Here is a site that might have some info for you...

http://www.omegaflex.com/trac/index.asp

I wanted to use it in my heater install but it only came in fixed lengths much longer than I needed. I decided to just pipe the heater directly from the house (keeping space from the house within specs) using a few feet of iron pipe exposed then use longer pvc water pipes to the pool. I only needed to go about 20' to the pool.


----------



## steve f

thanks, what size should I use? I like the idea of yellow poly U.G. and then use pipe adapter nipples and wrapped black pipe risers. The roll of 3/4" poly here is only $20/100' but the fancy risers are $275 each. That's why I was leaning toward all black, a bobcat is trenching so wrench clearance is no prob. No issues in MO with underground pipe and have an out of town pipefitter friend doing it but trying to assemble my pile before he gets here- he doesn't care which way I go and has all tools for poly or iron. AND, I have about 20ft of 3/4" black pipe on hand from an interior basement stove deal.


----------



## sevver

steve f said:


> thanks, what size should I use? I like the idea of yellow poly U.G. and then use pipe adapter nipples and wrapped black pipe risers. The roll of 3/4" poly here is only $20/100' but the fancy risers are $275 each. That's why I was leaning toward all black, a bobcat is trenching so wrench clearance is no prob. No issues in MO with underground pipe and have an out of town pipefitter friend doing it but trying to assemble my pile before he gets here- he doesn't care which way I go and has all tools for poly or iron. AND, I have about 20ft of 3/4" black pipe on hand from an interior basement stove deal.

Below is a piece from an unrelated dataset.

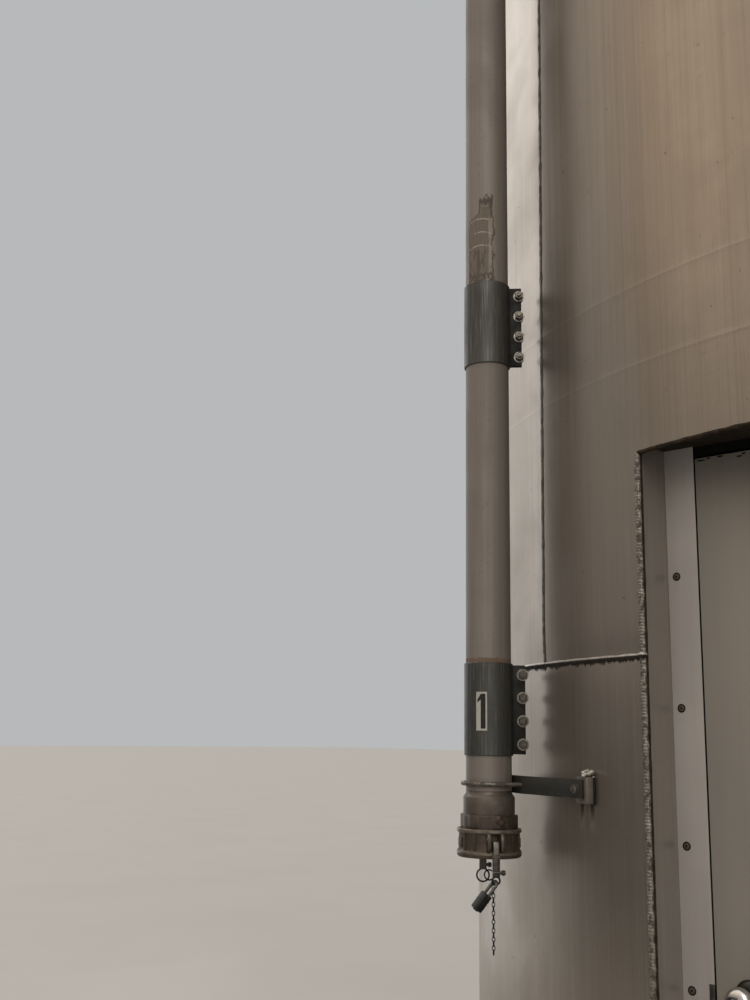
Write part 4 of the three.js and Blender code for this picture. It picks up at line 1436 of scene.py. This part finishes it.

I don't think my adapters were that much, like $35 each. From there you can put a 90 and some nipples on to get you out of the ground. Whatever a "riser" is you probably don't need it. And as for the size, what do the instructions for the heater call for according to your distance?


----------



## steve f

the riser is made by gastite for yellow pipe and has some sort of fancy no tool quick connect coupler at one end and a rigid section to pop out of the ground. Just checked, and book calls for 3/4 up to 40ft and 1" to 100' so basically my run is smack in the middle, was going to use 1" to be safe but thought I could save a buck and use up my leftover 3/4 stuff I have here.


----------



## sevver

steve f said:


> the riser is made by gastite for yellow pipe and has some sort of fancy no tool quick connect coupler at one end and a rigid section to pop out of the ground. Just checked, and book calls for 3/4 up to 40ft and 1" to 100' so basically my run is smack in the middle, was going to use 1" to be safe but thought I could save a buck and use up my leftover 3/4 stuff I have here.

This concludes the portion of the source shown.